Every fortnight, one of our NQTs will write a reflective blog post focusing on issues raised in our professional development sessions. This is the second in the series, by one of our NQTs in the English department, and follows a session on lesson planning.
As an NQT, I am constantly looking for ways to improve my practice and refine my craft; naturally this results in careful consideration of my planning. Having come straight from PGCE, I can honestly say we were encouraged to produce three page lesson plans for every single lesson we taught. Whilst admittedly this had some advantages – helping to form and create a learning journey, helping to consider the core elements of ‘good’ and ‘outstanding’ lessons, and to consider differentiation in detail – I found it cripplingly time consuming, exhausting and quite often a waste of time.

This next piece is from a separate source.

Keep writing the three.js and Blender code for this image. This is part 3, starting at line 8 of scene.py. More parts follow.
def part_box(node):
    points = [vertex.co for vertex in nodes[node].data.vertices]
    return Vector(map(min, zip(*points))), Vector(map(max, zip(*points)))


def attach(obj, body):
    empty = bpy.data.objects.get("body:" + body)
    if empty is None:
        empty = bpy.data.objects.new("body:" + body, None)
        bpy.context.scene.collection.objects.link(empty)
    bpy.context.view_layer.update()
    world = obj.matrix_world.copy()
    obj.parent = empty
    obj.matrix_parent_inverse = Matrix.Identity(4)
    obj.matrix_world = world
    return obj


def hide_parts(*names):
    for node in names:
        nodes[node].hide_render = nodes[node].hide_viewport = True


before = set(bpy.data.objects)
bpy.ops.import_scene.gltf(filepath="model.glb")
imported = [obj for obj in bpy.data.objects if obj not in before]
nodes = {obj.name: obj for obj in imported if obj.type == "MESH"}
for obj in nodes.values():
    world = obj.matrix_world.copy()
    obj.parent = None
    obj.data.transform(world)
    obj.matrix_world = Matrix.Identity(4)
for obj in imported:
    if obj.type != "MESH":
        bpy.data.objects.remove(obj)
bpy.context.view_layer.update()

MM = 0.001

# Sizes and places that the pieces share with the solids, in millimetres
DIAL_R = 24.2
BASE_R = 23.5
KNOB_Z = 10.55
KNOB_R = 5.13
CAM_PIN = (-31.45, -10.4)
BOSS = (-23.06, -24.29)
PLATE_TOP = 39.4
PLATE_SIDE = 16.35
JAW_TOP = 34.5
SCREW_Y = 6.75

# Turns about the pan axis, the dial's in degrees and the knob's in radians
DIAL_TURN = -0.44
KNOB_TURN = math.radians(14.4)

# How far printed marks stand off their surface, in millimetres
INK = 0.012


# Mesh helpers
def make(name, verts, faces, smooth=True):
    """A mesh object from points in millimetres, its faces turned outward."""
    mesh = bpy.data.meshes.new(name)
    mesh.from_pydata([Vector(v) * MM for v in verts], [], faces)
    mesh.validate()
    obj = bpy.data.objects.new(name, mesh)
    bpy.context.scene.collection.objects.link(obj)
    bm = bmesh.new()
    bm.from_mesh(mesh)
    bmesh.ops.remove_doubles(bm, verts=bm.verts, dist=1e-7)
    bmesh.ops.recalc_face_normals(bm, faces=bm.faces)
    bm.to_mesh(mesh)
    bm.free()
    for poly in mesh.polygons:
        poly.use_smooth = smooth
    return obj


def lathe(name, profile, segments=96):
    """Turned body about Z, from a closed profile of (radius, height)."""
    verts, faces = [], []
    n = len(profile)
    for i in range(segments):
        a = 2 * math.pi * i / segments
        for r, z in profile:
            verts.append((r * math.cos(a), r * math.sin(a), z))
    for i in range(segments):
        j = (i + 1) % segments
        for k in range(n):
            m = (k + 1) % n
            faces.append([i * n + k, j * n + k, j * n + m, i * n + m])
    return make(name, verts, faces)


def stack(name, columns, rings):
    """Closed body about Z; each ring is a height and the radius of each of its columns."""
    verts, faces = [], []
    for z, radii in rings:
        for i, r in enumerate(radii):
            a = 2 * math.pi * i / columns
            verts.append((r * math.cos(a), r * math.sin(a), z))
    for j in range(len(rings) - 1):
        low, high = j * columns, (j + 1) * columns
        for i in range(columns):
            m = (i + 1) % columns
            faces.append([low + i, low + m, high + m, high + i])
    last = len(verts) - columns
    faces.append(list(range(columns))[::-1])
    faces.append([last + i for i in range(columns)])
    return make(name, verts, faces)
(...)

Any teacher will vouch that lessons are fluid, dynamic things, changing in response to the needs of the pupils in the classroom. As a result, many of the lesson plans I produced, quite rightly, were adapted and deviated from. Indeed, sometimes my plans stayed in the folder and were not used or were revisited and re-imagined in response to the needs of my pupils between the writing of the plan and the lesson itself!

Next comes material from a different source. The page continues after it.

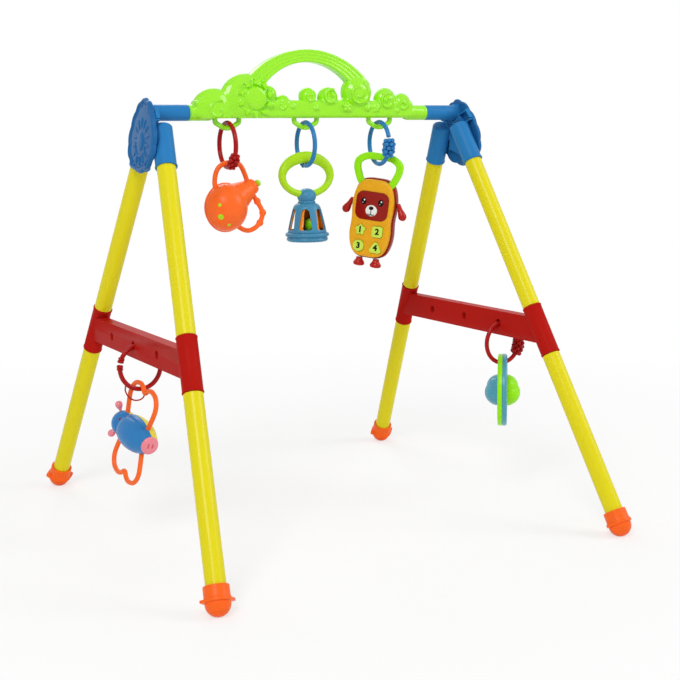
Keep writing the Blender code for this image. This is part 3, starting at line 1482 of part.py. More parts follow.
def build_toys():
    lime = plastic("lime", LIME, 0.30)
    paint = {
        "lime": lime,
        "amber": plastic("amber shell", AMBER, 0.30),
        "maroon": plastic("maroon shell", MAROON, 0.25),
        "red": plastic("red limb", RED, 0.30),
        "orange": plastic("orange handle", ORANGE, 0.35),
        "blue": plastic("blue shell", BLUE, 0.30),
        "sunny": plastic("yellow shell", SUNNY, 0.30),
        "pink": plastic("pink", PINK, 0.35),
        "teal": plastic("teal", TEAL, 0.30),
    }
    link_red = plastic("red link", MAROON, 0.25)
    link_blue = plastic("blue link", BLUE, 0.25)
    front_first = (0, -1, 0)
    full = (BERRY_LENGTH, BERRY_D)
    small = (BERRY_LENGTH * 0.42, BERRY_D * 0.72)
    lefts, middles, rights = loop_centres()
    holds = (
        ("rattle", (lefts, 0, LOOP_ROD_Z), link_red, math.radians(148), [(-1, *full)]),
        ("bell", (middles, 0, LOOP_ROD_Z), link_blue, math.radians(236), [(-1, *small)]),
        ("phone", (rights, 0, LOOP_ROD_Z), link_blue, math.radians(62), [(1, *full)]),
    )
    hangers = {}
    for toy, spot, material, gap_at, ends in holds:
        swing = pivot(f"{toy}_link_pivot", spot)
        rise = BAR_LINK_TOP - LOOP_ROD_Z
        link_ring(f"{toy}_link", (0, 0, rise), front_first, gap_at, ends, material, swing)
        hangers[toy] = (swing, rise - LINK_DROP)
    for toy, side, hole_y, gap_at, ends in (
        ("piglet", -1, 0.0, math.radians(282), [(1, *small), (-1, *small)]),
        ("petal", 1, -BEAM_HOLE_SPACING, math.radians(66), [(1, *full)]),
    ):
        swing = pivot(f"{toy}_link_pivot", (side * BEAM_X, hole_y, BEAM_Z))
        link_ring(f"{toy}_link", (0, 0, 0), (1, 0, 0), gap_at, ends, link_red, swing)
        hangers[toy] = (swing, -LINK_DROP)
    carriers = {
        toy: pivot(f"{toy}_pivot", (0, 0, drop), parent=swing) for toy, (swing, drop) in hangers.items()
    }
    rattle(carriers["rattle"], paint["orange"], paint["orange"], lime)
    bell(carriers["bell"], lime, paint["teal"], paint["orange"], lime)
    turn = Matrix.Rotation(PHONE_YAW, 4, "Z") @ Matrix.Rotation(PHONE_ROLL, 4, "Y")
    phone(pivot("phone_turn", (0, 0, SLANT_RISE["phone"]), turn, carriers["phone"]), paint)
    lobe = Vector((0, PIGLET_HANG_OUT, PIGLET_LOBE_REACH))
    nod = Matrix.Rotation(PIGLET_YAW, 4, "Z") @ Matrix.Rotation(PIGLET_TILT, 4, "X")
    tilt = nod @ Matrix.Rotation(PIGLET_LEAN, 4, "Y")
    rise = Vector((0, 0, HANG_RISE + PIGLET_HANDLE_D / 2 + SLANT_RISE["piglet"]))
    piglet(pivot("piglet_turn", rise - tilt.to_3x3() @ lobe, tilt, carriers["piglet"]), paint)
    yaw = Matrix.Rotation(PETAL_BALL_YAW, 4, "Z")
    petal_frame = pivot("petal_turn", (0, 0, SLANT_RISE["petal"]), yaw, carriers["petal"])
    spinner = pivot("petal_spin_pivot", (0, 0, HANG_RISE - RING_D / 2 + RING_BAND), parent=petal_frame)
    petal_ball(petal_frame, spinner, paint)


def build_bar():
    green = plastic("cloud green", GREEN, 0.30)
    cloud_bar(green, green)


build_frames()
build_bar()
build_toys()
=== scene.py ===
"""Looks of a baby play gym: moulded plastic frame, cloud bar, link rings and five hanging toys.

Metres, +Z up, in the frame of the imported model: +X along the bar, the front is -Y, and the origin is on
the floor under the middle of the bar.
"""

import json
import logging
import math
from dataclasses import dataclass, field
from enum import Enum
from typing import Any, Callable, Iterable, Sequence

import bmesh
import bpy
from mathutils import Matrix, Vector

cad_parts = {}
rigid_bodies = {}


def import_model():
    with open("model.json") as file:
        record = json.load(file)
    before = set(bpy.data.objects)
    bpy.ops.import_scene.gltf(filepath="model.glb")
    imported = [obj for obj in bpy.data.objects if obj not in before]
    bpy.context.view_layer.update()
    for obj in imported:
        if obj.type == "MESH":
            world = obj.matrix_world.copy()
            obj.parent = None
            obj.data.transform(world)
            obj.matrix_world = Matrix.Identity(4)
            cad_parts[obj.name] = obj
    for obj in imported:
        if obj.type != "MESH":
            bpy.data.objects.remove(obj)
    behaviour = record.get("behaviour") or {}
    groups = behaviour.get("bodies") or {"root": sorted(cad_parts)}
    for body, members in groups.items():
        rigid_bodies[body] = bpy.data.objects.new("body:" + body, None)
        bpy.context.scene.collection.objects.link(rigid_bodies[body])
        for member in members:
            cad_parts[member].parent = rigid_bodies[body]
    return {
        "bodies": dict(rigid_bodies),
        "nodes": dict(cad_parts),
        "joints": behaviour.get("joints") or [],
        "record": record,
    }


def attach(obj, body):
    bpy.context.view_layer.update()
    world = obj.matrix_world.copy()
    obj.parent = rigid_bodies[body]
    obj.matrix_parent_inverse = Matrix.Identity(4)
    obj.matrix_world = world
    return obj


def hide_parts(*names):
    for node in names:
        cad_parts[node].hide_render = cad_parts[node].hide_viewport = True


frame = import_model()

LOG = logging.getLogger("play_gym")
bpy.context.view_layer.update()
SMOOTH_ANGLE = math.radians(38)
IMAGE_SIZE = 680

# Noise scales of the plastic's flow marks, rub marks, orange-peel skin and ripple, per metre.
FLOW, RUB, PEEL, RIPPLE = 11.0, 42.0, 900.0, 65.0

# Heights and lengths that sub-assemblies share.
BAR_Z = 0.5062
BEAM_Z = 0.2352
HUB_SOCKET_Z = 0.4435
TUBE_DEPTH = 0.046
COLLAR_HALF = 0.0324
PETAL_Y = -0.080
BAR_HOOK_Z = 0.4414
BEAM_HOOK_Z = 0.1822
HANG_RISE = 0.0031

Outline = Sequence[tuple[float, float]]
Shape = bpy.types.Object
Socket = bpy.types.NodeSocket


class Side(Enum):
    """The two A-frames, by the sign of X."""

    LEFT = -1
    RIGHT = 1


class End(Enum):
    """The two legs of an A-frame, by the sign of Y."""

    FRONT = -1
    REAR = 1


class Hue(Enum):
    """Plastic colours of the gym, as linear values."""

    TUBE_YELLOW = (0.77, 0.68, 0.008)
    CONNECTOR_RED = (0.46, 0.012, 0.008)
    HUB_BLUE = (0.024, 0.200, 0.49)
    PLATE_BLUE = (0.016, 0.135, 0.36)
    FOOT_ORANGE = (0.98, 0.140, 0.012)
    CLOUD_GREEN = (0.32, 0.84, 0.006)
    LINK_RED = (0.40, 0.006, 0.006)
    LINK_BLUE = (0.030, 0.21, 0.52)
    TOY_ORANGE = (0.98, 0.150, 0.020)
    LEAF_GREEN = (0.42, 0.73, 0.014)
    BELL_BLUE = (0.060, 0.25, 0.43)
    AMBER = (0.84, 0.40, 0.012)
    LINER_ORANGE = (0.93, 0.27, 0.010)
    MAROON = (0.30, 0.008, 0.004)
    PALE_LIME = (0.60, 0.82, 0.09)
    PINK = (0.87, 0.20, 0.27)
    SUNNY = (0.78, 0.66, 0.02)
    TEAL = (0.035, 0.27, 0.42)
    WHITE = (0.86, 0.85, 0.82)
    BLACK = (0.012, 0.011, 0.012)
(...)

With this in mind, I have been trialling the five minute lesson plan (by @TeacherToolkit) and have found it to be quite useful for prompting my thought processes to consider the vital elements which encompass the heart of planning such as: my objective (WALT) , criteria (WILF) and interestingly the concept of ‘Stickability’. Stickability should feature on every single lesson plan (I’m now convinced!), not to be mistake with your objective but to be linked to it as something tangible that can be assessed and monitored to check pupil understanding of the most important element or ideas from that lesson. I must also add that I found the differentiation box quite limiting due to its small size. As a teacher of two KS3 bottom-band classes, many of my pupils have a range of complex learning needs. However, it was successful on focusing my planning on particular groups of students and exploring how best to enable these students to progress and demonstrate their learning.

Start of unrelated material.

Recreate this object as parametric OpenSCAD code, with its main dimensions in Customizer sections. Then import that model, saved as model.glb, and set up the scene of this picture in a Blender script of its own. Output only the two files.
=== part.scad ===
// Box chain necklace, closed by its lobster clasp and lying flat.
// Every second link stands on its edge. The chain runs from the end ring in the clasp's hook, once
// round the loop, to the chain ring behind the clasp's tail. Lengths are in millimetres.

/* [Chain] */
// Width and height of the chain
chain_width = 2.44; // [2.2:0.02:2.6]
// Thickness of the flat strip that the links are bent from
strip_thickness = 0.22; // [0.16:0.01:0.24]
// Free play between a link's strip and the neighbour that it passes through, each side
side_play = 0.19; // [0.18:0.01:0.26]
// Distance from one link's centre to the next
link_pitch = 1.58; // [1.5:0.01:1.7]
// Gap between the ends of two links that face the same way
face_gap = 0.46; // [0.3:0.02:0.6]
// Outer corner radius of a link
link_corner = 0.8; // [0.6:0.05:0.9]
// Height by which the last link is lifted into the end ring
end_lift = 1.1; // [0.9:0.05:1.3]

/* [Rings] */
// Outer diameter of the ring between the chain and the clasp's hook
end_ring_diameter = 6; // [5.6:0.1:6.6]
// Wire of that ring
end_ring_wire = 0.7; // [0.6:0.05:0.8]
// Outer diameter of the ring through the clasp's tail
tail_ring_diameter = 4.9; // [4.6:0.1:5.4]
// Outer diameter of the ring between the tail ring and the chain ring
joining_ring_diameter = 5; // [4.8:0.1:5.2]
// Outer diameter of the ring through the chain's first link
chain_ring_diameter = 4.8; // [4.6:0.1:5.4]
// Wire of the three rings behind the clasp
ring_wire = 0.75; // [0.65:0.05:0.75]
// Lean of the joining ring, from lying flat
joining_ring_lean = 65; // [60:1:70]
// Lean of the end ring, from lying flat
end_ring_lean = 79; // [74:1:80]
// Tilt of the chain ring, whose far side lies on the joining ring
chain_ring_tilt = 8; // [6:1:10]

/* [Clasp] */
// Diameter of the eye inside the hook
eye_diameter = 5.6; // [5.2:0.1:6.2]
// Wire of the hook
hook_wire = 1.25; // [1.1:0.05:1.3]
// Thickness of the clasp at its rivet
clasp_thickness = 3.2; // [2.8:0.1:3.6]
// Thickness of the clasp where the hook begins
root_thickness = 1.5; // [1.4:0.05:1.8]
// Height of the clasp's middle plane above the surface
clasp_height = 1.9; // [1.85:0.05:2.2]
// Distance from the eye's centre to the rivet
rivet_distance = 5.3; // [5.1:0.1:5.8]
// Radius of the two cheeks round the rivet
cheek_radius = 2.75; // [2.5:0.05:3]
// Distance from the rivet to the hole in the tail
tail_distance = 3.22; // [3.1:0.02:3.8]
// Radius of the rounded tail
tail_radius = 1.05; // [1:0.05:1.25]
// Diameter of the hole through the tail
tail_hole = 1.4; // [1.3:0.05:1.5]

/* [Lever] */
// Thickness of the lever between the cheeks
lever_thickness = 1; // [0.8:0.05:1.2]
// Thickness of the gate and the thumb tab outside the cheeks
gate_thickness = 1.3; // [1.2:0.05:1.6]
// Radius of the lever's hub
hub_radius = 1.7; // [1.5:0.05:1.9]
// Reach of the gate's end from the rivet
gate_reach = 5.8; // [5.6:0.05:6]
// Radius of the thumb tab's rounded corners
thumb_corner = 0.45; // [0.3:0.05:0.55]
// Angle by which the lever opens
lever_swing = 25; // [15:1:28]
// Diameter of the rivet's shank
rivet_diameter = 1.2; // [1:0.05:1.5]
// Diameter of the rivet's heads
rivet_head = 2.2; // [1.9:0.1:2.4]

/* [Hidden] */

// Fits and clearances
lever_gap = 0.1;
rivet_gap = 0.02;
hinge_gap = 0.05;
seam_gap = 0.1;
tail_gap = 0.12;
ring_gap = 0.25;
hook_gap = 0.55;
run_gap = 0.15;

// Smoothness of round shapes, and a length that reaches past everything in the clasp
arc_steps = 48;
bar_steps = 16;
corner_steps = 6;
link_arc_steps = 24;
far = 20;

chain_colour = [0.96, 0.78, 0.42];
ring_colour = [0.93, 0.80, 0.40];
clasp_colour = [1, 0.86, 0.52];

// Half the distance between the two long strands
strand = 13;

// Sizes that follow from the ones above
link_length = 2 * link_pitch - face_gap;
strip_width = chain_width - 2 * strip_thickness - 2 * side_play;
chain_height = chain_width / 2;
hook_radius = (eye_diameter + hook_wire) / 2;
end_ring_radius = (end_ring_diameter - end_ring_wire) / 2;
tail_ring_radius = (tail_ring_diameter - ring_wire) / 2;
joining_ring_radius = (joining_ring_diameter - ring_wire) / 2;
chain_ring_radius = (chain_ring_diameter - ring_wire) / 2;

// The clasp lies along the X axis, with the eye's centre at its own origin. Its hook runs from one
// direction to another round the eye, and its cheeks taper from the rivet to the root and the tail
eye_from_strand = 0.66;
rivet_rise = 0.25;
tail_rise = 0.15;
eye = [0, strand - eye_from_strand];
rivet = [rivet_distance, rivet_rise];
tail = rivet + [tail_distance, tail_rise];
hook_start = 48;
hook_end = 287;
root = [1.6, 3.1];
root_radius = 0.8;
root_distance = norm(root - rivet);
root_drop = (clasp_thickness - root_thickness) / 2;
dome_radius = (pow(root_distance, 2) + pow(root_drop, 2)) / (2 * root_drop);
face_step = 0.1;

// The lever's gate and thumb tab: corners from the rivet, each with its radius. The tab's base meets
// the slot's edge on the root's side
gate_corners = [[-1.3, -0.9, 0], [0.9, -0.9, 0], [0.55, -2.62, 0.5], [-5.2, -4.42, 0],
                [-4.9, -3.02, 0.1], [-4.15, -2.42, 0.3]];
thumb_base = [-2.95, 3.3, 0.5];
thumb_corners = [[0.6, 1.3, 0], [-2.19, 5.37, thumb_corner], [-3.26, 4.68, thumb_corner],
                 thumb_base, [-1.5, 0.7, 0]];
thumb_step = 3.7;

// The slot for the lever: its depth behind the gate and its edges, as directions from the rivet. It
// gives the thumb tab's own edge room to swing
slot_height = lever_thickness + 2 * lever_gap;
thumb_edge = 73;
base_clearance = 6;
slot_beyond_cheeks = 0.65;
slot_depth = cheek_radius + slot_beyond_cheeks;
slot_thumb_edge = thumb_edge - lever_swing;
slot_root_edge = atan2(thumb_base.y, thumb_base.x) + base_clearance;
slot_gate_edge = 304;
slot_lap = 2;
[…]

As an NQT in my third term, I can honestly say using the five minute lesson plan has aided my planning considerably. Not only does it remind me what the core elements to consider are, and hone planning on to one sheet of paper but it honestly demonstrates how it is wholly possible to plan a lesson in five minutes. This reduction in planning time leaves ample time for lesson preparation, resources, and for us as teachers to truly consider how to meet the needs of our pupils and differentiate accordingly. By reducing the amount of time spent writing out detailed plans – which are of no importance to anyone but myself – I have begun to find a work-life balance and to love, enjoy and embrace teaching more. I have found that I can effectively and creatively form my lesson plan and still meet the needs of my pupils. Indeed, I would say my planning is beginning to improve because of it. I honestly am beginning to experience the creative thought-process of lesson planning and ensuring that the needs of pupils are met, and let me tell you it’s far more rewarding than outlining copious amounts of detailed information that is of no benefit!
The five minute lesson plan series also have a range of five minute plans to help teachers in other aspects of their teaching and planning. For instance, there is a five minute TA plan (by @R1chWilliams), which I will be trialing with my TA, to evaluate its effectiveness and usefulness in directing the support to where it will be most beneficial. I would very much like to see a five minute reflection sheet, as I feel this would be an ideal complement to the series and would enable NQTs and indeed other more experienced teachers to reflect on their teaching and hone their planning using this. Perhaps even a box for reflection on the plan could be worth its weight in gold. Whilst, we undoubtedly do this within and after our lessons, sometimes seeing your reflection in note form, written down can help to: focus, adapt and improve your teaching. This can lead to trialing new things , approaches and considering more acutely what has been successful and why and similarly what was not successful and how this could be changed to create a successful outcome; or in some instances to be put aside and not attempted again period five on a Friday afternoon!